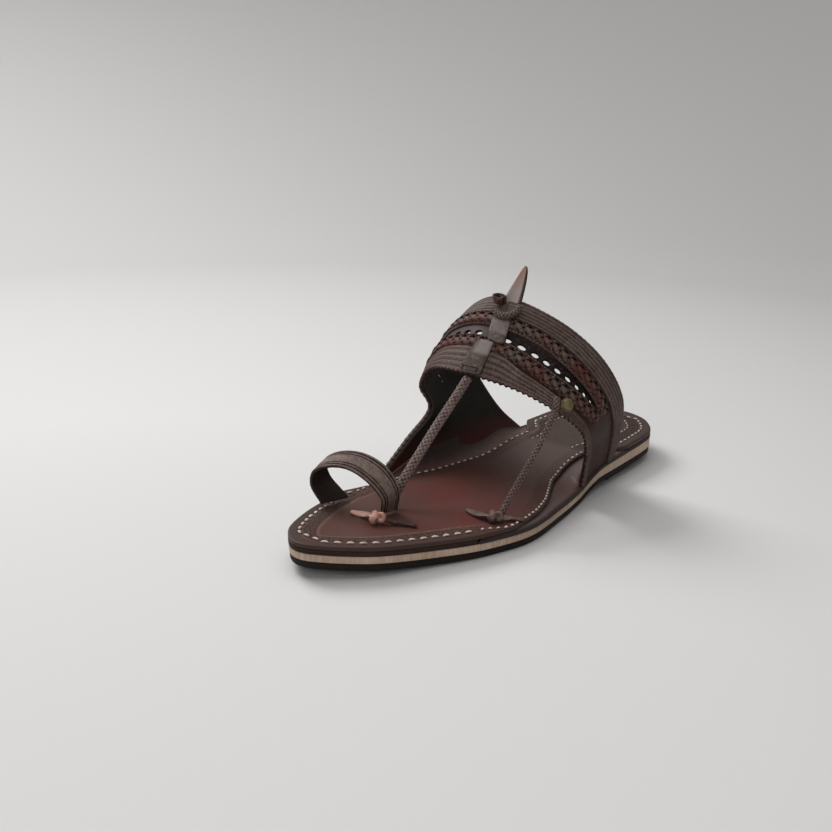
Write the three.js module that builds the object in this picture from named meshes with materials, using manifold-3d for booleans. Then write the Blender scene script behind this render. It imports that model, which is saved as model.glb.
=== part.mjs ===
// Kolhapuri sandal, left foot: a flat layered leather sole with a cut-in waist, two side
// ears that rise into a wide instep band, a toe loop and two braided thongs.
// Millimetres, +Z up. The toe points to -Y, the outer (lateral) side is +X.
// "s" is the distance from the back of the heel towards the toe, along the sole.
import * as THREE from 'three';
import { mergeVertices } from 'three/addons/utils/BufferGeometryUtils.js';
import Module from 'manifold-3d';

const wasm = await Module();
wasm.setup();

// ---------- driving dimensions ----------
const soleLength = 280;
const gap = 0.3;
const heelSeat = 4.3;
const toeSpring = 5.4;
const outsoleThickness = 4.1;
const midsoleToe = 3.9;
const midsoleHeel = 5.5;
const baseThickness = 2.6;
const footbedThickness = 2.3;
const wallThickness = 2.8;
const strapThickness = 1.8;
const thongDiameter = 5;
const sideThongDiameter = 3.4;

// where the underside lies on the floor, how it rises to the heel seat and to the toe
const flatSpot = { from: 118, to: 196 };
const heelRamp = 32;
const toeCurve = 1.6;
const heelLift = { from: 7, to: 72, inset: 5, corner: 12 };

// the midsole thins over this stretch; the two tips lie off the middle line from tipFrom on
const midsoleTaper = { from: 65, length: 50 };
const tipFrom = 168;

// outline of the sole: x of the two edges at each distance s
const soleRows = [
  { s: 0, medial: 0, lateral: 0 },
  { s: 8.4, medial: -22.7, lateral: 22.4 },
  { s: 28, medial: -34.8, lateral: 35.2 },
  { s: 62, medial: -35, lateral: 39 },
  { s: 101, medial: -33.6, lateral: 42.3 },
  { s: 140, medial: -37.5, lateral: 50.1 },
  { s: 174, medial: -44.1, lateral: 54.7 },
  { s: 202, medial: -47.4, lateral: 48.3 },
  { s: 230, medial: -41.6, lateral: 36.3 },
  { s: 255, medial: -32.2, lateral: 23.5 },
  { s: 268, medial: -24.6, lateral: 12.4 },
  { s: 275.5, medial: -17, lateral: 3.6 },
  { s: soleLength, medial: -6.5, lateral: -6.5 },
];

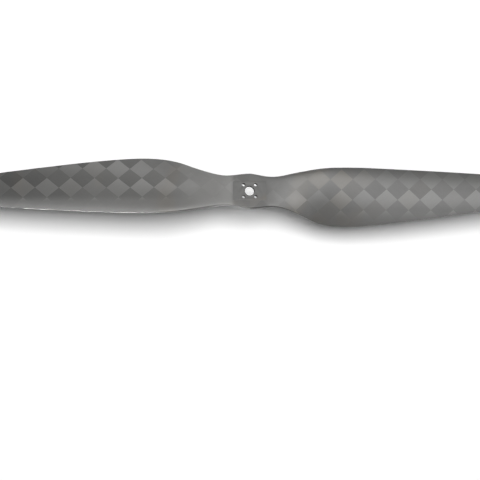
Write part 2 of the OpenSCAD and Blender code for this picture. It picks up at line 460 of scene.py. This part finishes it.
# Stretches over which the look changes, as distances from the hub's axis along the blade
HUB_SATIN = (15 * MM, 24 * MM)
NECK_START, NECK_END = (15 * MM, 21 * MM), (35 * MM, 90 * MM)
SQUARES_START, SQUARES_REST = (50 * MM, 120 * MM), (120 * MM, 230 * MM)
FIRST_START, FIRST_END = (38 * MM, 58 * MM), (60 * MM, 64 * MM)
EDGE_END = (60 * MM, 105 * MM)
LEFT_SHADE = (90 * MM, 275 * MM)
# The same across the blades, as stretches of y
LEFT_FRONT, LEFT_NOSE = (-12 * MM, -4 * MM), (-14 * MM, -11 * MM)
RIGHT_BACK, RIGHT_FRONT = (-28 * MM, -17 * MM), (0.0, 9 * MM)
FIRST_ACROSS = (-15 * MM, 1 * MM)
# The same by how level the surface is, from 0 for upright to 1 for level
UPRIGHT = (0.35, 0.8)

# Tones of hub, neck and blade as multiples of the cloth's, each pair for the left and the right blade:
# painted sheen and shade for how the light falls on each, not the cloth's own colour
HUB_TONE = 1.08
NECK_SHEEN_TONES, BLADE_SHADING_TONES = (1.80, 1.10), (1.30, 0.95)
OUTER_SHARE = 0.61                                # painted shade: what is left of the left blade's tone towards its tip
EDGE_SHADE = 0.75                                 # painted shade: what the hub's upright edge loses of its tone
LIGHT_ROUGHNESS, DARK_ROUGHNESS, NOSE_ROUGHNESS = 0.33, 0.41, 0.17


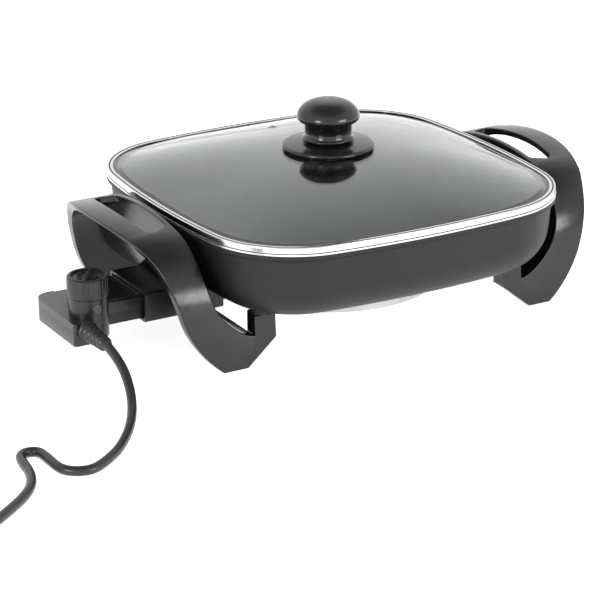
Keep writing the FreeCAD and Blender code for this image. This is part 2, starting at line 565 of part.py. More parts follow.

### [WORK TO COMPLETE]
Read the entries and select each line where the word "that" is found.

### [EXERCISE SOLUTION]
Write the three.js module that builds the object in this picture from named meshes with materials, using manifold-3d for booleans. Then write the Blender scene script behind this render. It imports that model, which is saved as model.glb.
// ears that rise into a wide instep band, a toe loop and two braided thongs.